Let’s clean things up and make it worth visiting to Mr. and Mrs. Vacationer.

Why do we have a department marketing the dirtiest beaches in the area? If we want tourists to come here and spend their money rather than go somewhere else, let’s clean up our beaches. I have never seen such uncaring beachgoers than the ones here. They leave trash, water bottles, baby diapers, food scraps — you name it, and you will find it on Flagler beaches.

There are not enough trashcans, nor any enforcement, for the litterers who deface our shoreline.

And how about “cleaning” the beach sand? The dirty sand should be raked and sifted at least semi-regularly as they do in most other places, e.g., Panama City Beach, St. Augustine, Pensacola.

Let’s spend a little taxpayer money, grant money, or funds we can appropriate from possibly another division for the beaches and clean up our most prized attribute — our beaches and boardwalk.

Make the visitors comfortable. How about some portable toilets? During most occasions when there is a special event, such as Bike Week, the only bathrooms on the pier are conveniently or inconveniently closed. I saw only two portable units on the boardwalk for hundreds of visitors. Really?

We moved here because Palm Coast and Flagler County are beautiful areas and honestly had not even visited the beaches until after we moved here. It was, to say the least, very disappointing and also embarrassing to take visiting family to such a trash-covered dirty beach.

Please, elected officials, find some funds and start taking pride in what our beaches and boardwalk look like so we can proudly solicit tourists.

Jan Adams
Palm Coast

UNIFORM THIS!
+ Uniforms survey not conducted effectively
Dear Editor:
The recent so-called survey is a huge joke! Only a select few parents were even notified, and the whole thing is starting to smell like a fix.

There was no mention of the survey on the individual school websites, no mention of it on the School Board website, and no letters sent home with the students, when they send letters home for much less important things all the time.

We parents get automated phone calls from the schools and School Board several times a week to announce everything, yet there were no automated phone calls to inform parents of the survey.

Only parents who had specifically signed up to receive the automated messages via email even received the survey. Out of my family members alone, I am the only one who received it. Tell me how these results are accurate or even fair.

The School Board should have put forth much more effort to get the survey out there; they surely do it when funding is on the line. 

Keri Crider
Palm Coast

Editor’s Note: There will be a meeting 5 p.m. Tuesday, Nov. 15, at the Government Services Building, where parents can voice their opinions on uniforms.
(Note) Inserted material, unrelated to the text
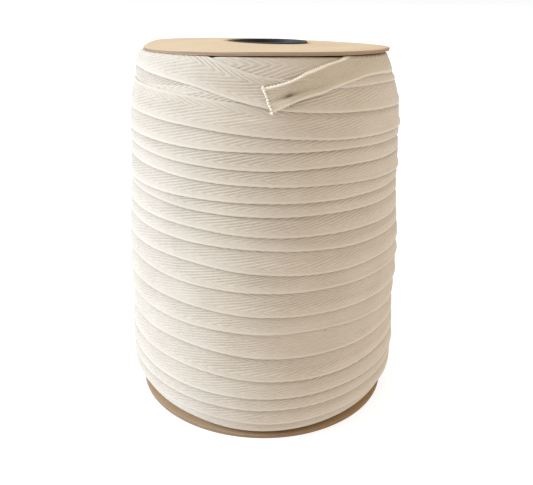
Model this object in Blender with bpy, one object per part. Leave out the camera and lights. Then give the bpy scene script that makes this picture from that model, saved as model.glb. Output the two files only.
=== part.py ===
"""Roll of cotton herringbone tape, wound on a card spool that stands on its lower card.

Metres, +Z up, the origin at the middle of the underside. The loose end hangs over the front, at -Y.
A turn is placed by its angle round the spool, 0 at the front and growing towards +X, and by its depth
below the rim of the upper card.
"""
import math

import bmesh
import bpy
import numpy as np

SEGMENTS = 64
MM = 0.001

# The spool: two discs of card on a black tube.
TOP_CARD_RADIUS = 0.0550
BOTTOM_CARD_RADIUS = 0.0617
CARD_THICKNESS = 0.0014
CARD_CHAMFER = 0.0002
CARD_HOLE_RADIUS = 0.0181
TOP_RIM_Z = 0.1641
TOP_CARD_RISE = 0.0021
TUBE_RADIUS = 0.0178
TUBE_CHAMFER = 0.0003
BORE_RADIUS = 0.0155
TUBE_LENGTH = 0.1664
CLEARANCE = 0.0003

# The winding: a barrel of tape, stepped where the lower edge of each turn lies over the turn below.
WINDING_BOTTOM_Z = CARD_THICKNESS + CLEARANCE
WINDING_TOP_DEPTH = 2.6 * MM
STEP = 0.8 * MM
STEP_DROP = 0.25 * MM
ROWS_PER_TURN = 4

# depth below the upper rim, radius of the winding (millimetres)
BARREL = (
    (2.6, 54.8),
    (7.0, 56.7),
    (12.1, 58.3),
    (17.3, 60.0),
    (27.8, 61.0),
    (44.0, 61.8),
    (60.0, 62.3),
    (72.0, 63.3),
    (84.0, 64.6),
    (100.0, 65.2),
    (116.0, 64.5),
    (128.7, 65.2),
    (142.2, 65.5),
    (148.0, 65.4),
    (153.0, 64.8),
    (157.0, 63.3),
    (160.0, 61.4),
    (162.4, 59.4),
)

# depth of each turn's lower edge, 50 degrees left of the front, at the front and 50 degrees right of it
TURNS = (
    # left, front, right
    (9.3, 18.8, 21.1),
    (25.7, 29.5, 31.8),
    (34.2, 35.3, 35.7),
    (40.2, 42.3, 42.1),
    (46.1, 48.4, 49.8),
    (54.8, 55.1, 55.2),
    (58.7, 60.7, 60.9),
    (66.7, 68.9, 69.4),
    (72.6, 74.1, 75.8),
    (81.1, 84.1, 84.6),
    (89.4, 91.9, 91.3),
    (99.4, 102.6, 102.9),
    (109.2, 110.7, 111.5),
    (119.2, 121.6, 121.4),
    (129.3, 132.7, 130.5),
    (138.4, 141.1, 138.8),
    (144.6, 146.9, 144.5),
    (151.3, 154.0, 151.5),
    (158.0, 160.4, 158.2),
)
TURN_SIDE_ANGLE = 50.0
# where the path starts under the upper card and where it ends on the lower one: turn, depth
PATH_START = ((-0.5, 2.9), (0.0, 3.7), (0.5, 6.4))
PATH_END = ((19.6, 160.8), (20.5, 161.8))

# The loose end: angle in degrees, depth of its upper and of its lower side in millimetres.
LOOSE_END = (
    # angle, upper, lower
    (84.0, 3.1, 9.4),
    (72.0, 3.0, 9.2),
    (60.0, 2.9, 8.6),
    (48.0, 2.8, 8.4),
    (38.0, 2.8, 9.5),
    (28.5, 3.2, 11.6),
    (19.0, 5.6, 14.2),
    (10.0, 9.1, 17.1),
    (4.3, 10.3, 19.3),
    (0.0, 11.2, 20.9),
)
LOOSE_END_THICKNESS = 0.0010
LOOSE_END_ALONG = 44
LOOSE_END_ACROSS = 6
LOOSE_END_LIFT = 0.9 * MM


def curve_through(knots, x):
    """Smooth curve through (x, y) knots, taken at x."""
    xs, ys = (np.array(column, float) for column in zip(*knots))
    slopes = np.gradient(ys, xs)
    i = np.clip(np.searchsorted(xs, x, side="right") - 1, 0, len(xs) - 2)
    width = xs[i + 1] - xs[i]
    t = np.clip((x - xs[i]) / width, 0.0, 1.0)
    start, end = ys[i], ys[i + 1]
    h00 = 2 * t**3 - 3 * t**2 + 1
    h10 = t**3 - 2 * t**2 + t
    h11 = t**3 - t**2
    return h00 * start + h10 * width * slopes[i] + (1 - h00) * end + h11 * width * slopes[i + 1]


def barrel_radius(depth):
    return curve_through(BARREL, depth / MM) * MM


def path_knots():
    """(turn, depth in mm) knots of the helix that the turns' lower edges lie on."""
    side = TURN_SIDE_ANGLE / 360.0
    knots = list(PATH_START)
    for number, (left, front, right) in enumerate(TURNS, start=1):
        knots += [(number - side, left), (number, front), (number + side, right)]
    return knots + list(PATH_END)


def point(angle, radius, depth):
    """The place at an angle from the front, a radius and a depth below the upper rim."""
    return (radius * math.sin(angle), -radius * math.cos(angle), TOP_RIM_Z - depth)


def add_node(name, bm, color, roughness):
    bmesh.ops.recalc_face_normals(bm, faces=bm.faces)
    bmesh.ops.triangulate(bm, faces=bm.faces)
    mesh = bpy.data.meshes.new(name)
    bm.to_mesh(mesh)
    bm.free()
    material = bpy.data.materials.new(name)
    material.use_nodes = True
    shader = material.node_tree.nodes["Principled BSDF"]
    shader.inputs["Base Color"].default_value = (*color, 1.0)
    shader.inputs["Roughness"].default_value = roughness
    mesh.materials.append(material)
    node = bpy.data.objects.new(name, mesh)
    bpy.context.scene.collection.objects.link(node)
    return node


def turned(section):
    """A closed (radius, z) section turned round the Z axis."""
    bm = bmesh.new()
    rings = []
    for radius, z in section:
        ring = []
        for i in range(SEGMENTS):
            angle = 2 * math.pi * i / SEGMENTS
            ring.append(bm.verts.new((radius * math.sin(angle), -radius * math.cos(angle), z)))
        rings.append(ring)
    for ring, following in zip(rings, rings[1:] + rings[:1]):
        for i in range(SEGMENTS):
            k = (i + 1) % SEGMENTS
            bm.faces.new((ring[i], ring[k], following[k], following[i]))
    return bm


def card_section(card_radius, rim_z, rise):
    """Section of a card disc whose upper side is at rim_z, and rise higher at its middle."""
    def upper(radius):
        return rim_z + rise * (1.0 - (radius / card_radius) ** 2)

    radii = np.linspace(CARD_HOLE_RADIUS, card_radius - CARD_CHAMFER, 4)
    section = [(r, upper(r)) for r in radii]
    section += [(card_radius, rim_z - CARD_CHAMFER)]
    section += [(card_radius, rim_z - CARD_THICKNESS + CARD_CHAMFER)]
    section += [(r, upper(r) - CARD_THICKNESS) for r in radii[::-1]]
    return section


def build_cards():
    lower = turned(card_section(BOTTOM_CARD_RADIUS, CARD_THICKNESS, 0.0))
    add_node("flange_bottom", lower, (0.60, 0.46, 0.32), 0.9)
    upper = turned(card_section(TOP_CARD_RADIUS, TOP_RIM_Z, TOP_CARD_RISE))
    add_node("flange_top", upper, (0.66, 0.52, 0.37), 0.9)


def build_core():
    chamfer = TUBE_CHAMFER
    section = (
        (BORE_RADIUS, chamfer),
        (BORE_RADIUS + chamfer, 0.0),
        (TUBE_RADIUS - chamfer, 0.0),
        (TUBE_RADIUS, chamfer),
        (TUBE_RADIUS, TUBE_LENGTH - chamfer),
        (TUBE_RADIUS - chamfer, TUBE_LENGTH),
        (BORE_RADIUS + chamfer, TUBE_LENGTH),
        (BORE_RADIUS, TUBE_LENGTH - chamfer),
    )
    add_node("core", turned(section), (0.020, 0.018, 0.017), 0.45)


def build_winding():
    knots = path_knots()
    first, last = PATH_START[0][0], PATH_END[-1][0]
    rows = int(round(last - first - 1)) * ROWS_PER_TURN
    # within a turn: how far down it a row lies, and how far it is set in
    drops = (0.0, None, 0.42, 0.78)
    insets = (0.0, 1.0, 0.72, 0.22)
    bm = bmesh.new()
    grid = []
    for i in range(SEGMENTS):
        angle = -math.pi + 2 * math.pi * i / SEGMENTS
        column = []
        for j in range(rows + 1):
            turn = first + 0.5 + angle / (2 * math.pi) + j // ROWS_PER_TURN
            k = j % ROWS_PER_TURN
            edge, below = (curve_through(knots, t) * MM for t in (turn, turn + 1))
            fade = min(1.0, turn - first, max(0.0, last - 1.0 - turn))
            drop = min(STEP_DROP, 0.2 * (below - edge)) if k == 1 else drops[k] * (below - edge)
            depth = edge + drop
            column.append(bm.verts.new(point(angle, barrel_radius(depth) - STEP * insets[k] * fade, depth)))
        grid.append(column)

    def ring(radius, depth):
        return [bm.verts.new(point(-math.pi + 2 * math.pi * i / SEGMENTS, radius, depth)) for i in range(SEGMENTS)]

    top, bottom = WINDING_TOP_DEPTH, TOP_RIM_Z - WINDING_BOTTOM_Z
    hole = TUBE_RADIUS + CLEARANCE
    top_rim = ring(barrel_radius(top) - 0.4 * MM, top)
    top_hole = ring(hole, top)
    bottom_rim = ring(barrel_radius(bottom) - 0.4 * MM, bottom)
    bottom_hole = ring(hole, bottom)

    for i in range(SEGMENTS):
        k = (i + 1) % SEGMENTS
        bm.faces.new((top_hole[i], top_hole[k], top_rim[k], top_rim[i]))
        bm.faces.new((bottom_rim[i], bottom_rim[k], bottom_hole[k], bottom_hole[i]))
        bm.faces.new((bottom_hole[i], bottom_hole[k], top_hole[k], top_hole[i]))
        # past the back the rows of one turn go on as the rows of the next
        shift = ROWS_PER_TURN if k == 0 else 0
        for j in range(rows - shift):
            bm.faces.new((grid[i][j], grid[k][j + shift], grid[k][j + shift + 1], grid[i][j + 1]))
        bm.faces.new([top_rim[i], top_rim[k]] + grid[k][:shift + 1] + [grid[i][0]])
        bm.faces.new([bottom_rim[k], bottom_rim[i]] + grid[i][rows - shift:][::-1] + [grid[k][rows]])
    add_node("winding", bm, (0.78, 0.72, 0.62), 0.95)


def build_loose_end():
    angles = [row[0] for row in LOOSE_END][::-1]
    upper = [(row[0], row[1]) for row in LOOSE_END][::-1]
    lower = [(row[0], row[2]) for row in LOOSE_END][::-1]
    bm = bmesh.new()
    inner, outer = [], []
    for a in np.linspace(angles[0], angles[-1], LOOSE_END_ALONG + 1):
        top, bottom = curve_through(upper, a) * MM, curve_through(lower, a) * MM
        # the cut edge leans, its lower corner being further along
        lean = 3.2 * max(0.0, 1.0 - (a - angles[0]) / 20.0)
        lift = LOOSE_END_LIFT * max(0.0, 1.0 - (a - angles[0]) / 16.0) ** 2
        for side, out in ((inner, 0.0), (outer, LOOSE_END_THICKNESS)):
            row = []
            for j in range(LOOSE_END_ACROSS + 1):
                across = j / LOOSE_END_ACROSS
                depth = top + (bottom - top) * across
                angle = math.radians(a + lean * (across - 0.5))
                radius = barrel_radius(depth) + 1.6 * CLEARANCE + lift * (0.5 + 0.5 * across) + out
                row.append(bm.verts.new(point(angle, radius, depth)))
            side.append(row)
    m, n = LOOSE_END_ALONG, LOOSE_END_ACROSS
    for i in range(m):
        for j in range(n):
            for side in (inner, outer):
                bm.faces.new((side[i][j], side[i + 1][j], side[i + 1][j + 1], side[i][j + 1]))
        for j in (0, n):
            bm.faces.new((inner[i][j], inner[i + 1][j], outer[i + 1][j], outer[i][j]))
    for j in range(n):
        for i in (0, m):
            bm.faces.new((inner[i][j], inner[i][j + 1], outer[i][j + 1], outer[i][j]))
    add_node("tape_end", bm, (0.80, 0.74, 0.64), 0.95)


for startup_object in list(bpy.data.objects):
    bpy.data.objects.remove(startup_object)
build_cards()
build_core()
build_winding()
build_loose_end()
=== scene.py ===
"""Roll of off-white herringbone cotton tape on a card spool, as it stands in the photograph.

Metres, +Z up. A place on the winding is given by its angle from the front (growing towards +X) and by its
depth below the rim of the upper card. The tape is one long strip: its turns run from the loose end at the
top down to the lower card, each lying over the upper part of the turn below it.
"""
import math

import bpy
import numpy as np
from mathutils import Matrix, Vector


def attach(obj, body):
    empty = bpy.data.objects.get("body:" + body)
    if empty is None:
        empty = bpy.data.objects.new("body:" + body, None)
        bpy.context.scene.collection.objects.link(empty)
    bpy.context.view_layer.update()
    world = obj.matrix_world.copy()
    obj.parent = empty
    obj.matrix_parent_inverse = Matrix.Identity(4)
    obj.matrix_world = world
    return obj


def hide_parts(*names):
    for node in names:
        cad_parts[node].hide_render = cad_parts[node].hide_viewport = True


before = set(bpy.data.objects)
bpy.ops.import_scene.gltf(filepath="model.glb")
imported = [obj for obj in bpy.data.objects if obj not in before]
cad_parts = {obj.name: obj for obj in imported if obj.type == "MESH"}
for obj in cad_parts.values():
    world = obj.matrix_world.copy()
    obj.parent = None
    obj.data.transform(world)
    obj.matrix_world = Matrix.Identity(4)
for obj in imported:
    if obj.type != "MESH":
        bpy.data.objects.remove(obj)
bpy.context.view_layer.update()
MM = 0.001
rng = np.random.default_rng(7)

TOP_CARD_RADIUS = 0.0547
BOTTOM_CARD_RADIUS = 0.0617
CARD_THICKNESS = 0.0014
CARD_HOLE_RADIUS = 0.0181
TOP_RIM_Z = 0.1641
TOP_CARD_RISE = 0.0021
TOP_CARD_ASIDE = 0.00045
TOP_CARD_TILT = 0.022
CARD_BENDS_FROM = 0.030
CARD_BENDS_OVER = 0.023
CORE_ASIDE = 0.0010
TUBE_RADIUS = 0.0178
BORE_RADIUS = 0.0155
TUBE_LENGTH = 0.1664
TUBE_CORNER = 0.35 * MM

TAPE_WIDTH = 11.6 * MM
TAPE_THICKNESS = 0.50 * MM
LAYER = 0.62 * MM
SELVAGE = 0.75 * MM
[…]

+ Enforce the current dress code; no uniforms!

(Editor’s Note: This letter was also sent to the Flagler County School Board.)

Dear Editor:
I am writing this letter in response the article that stated that 64% of parents are in support of the mandatory uniform policies at the public schools. I am outraged that they claiming that the majority of parents are in favor of the changes.

This survey obviously was not conducted properly. After talking to all of the parents I know, not one was even surveyed. I, for one, was waiting for the survey after reading they would be conducting one.

I am a parent of four children, and have had children in the Flagler school system for 13 years. This is not the first time that the issue has come up. I have always been against it.

I don’t think that people are thinking of the financial implications. The younger kids may not care, but the older kids will not be seen out of school in those uniforms, so now I will be responsible for providing two wardrobes for each of my children.

On top of that, I will have to launder two outfits per day. As far as the claim that you can just buy a couple of uniforms and keep washing them: Wow, doing laundry every night — I have no desire to do that. What about the people who go to the Laundromat?

It is ridiculous that they are trying to add this burden to a county that is struggling and has been for several years.

The administrators want a uniform policy because they think that it will reduce bullying and will blur the economic divide. Really? Kids will always find something to bully people about: their hair color, their freckles, their weight or their personality.

The administrators think if you make people wear uniforms they will be more appropriately dressed. I am sure the girls will hike up the skirts and find ways to make the uniforms sexy, and the boys will wear larger pants and use a belt.

The school system has a dress code in place. Enforce it. There are private schools and magnet schools in the county that wear uniforms; if parents want their kids to wear them, their kids can go to one of those schools. Uniforms do not belong in public schools.

I find it amusing that the staff at the schools want to take away the students’ rights to be individuals, but are not willing to give up their own.

I think that for whatever reason, a couple of people on the School Board are pushing their agenda and being irresponsible to the people that will be affected. If they want to do a survey, it should be run by a third party and be mailed to each parent in the school system, with a postage-paid response envelope. The survey should explain the reality of the uniform policy. How do you run a survey if they don’t educate people and only the people that are available on the spot are allowed to participate?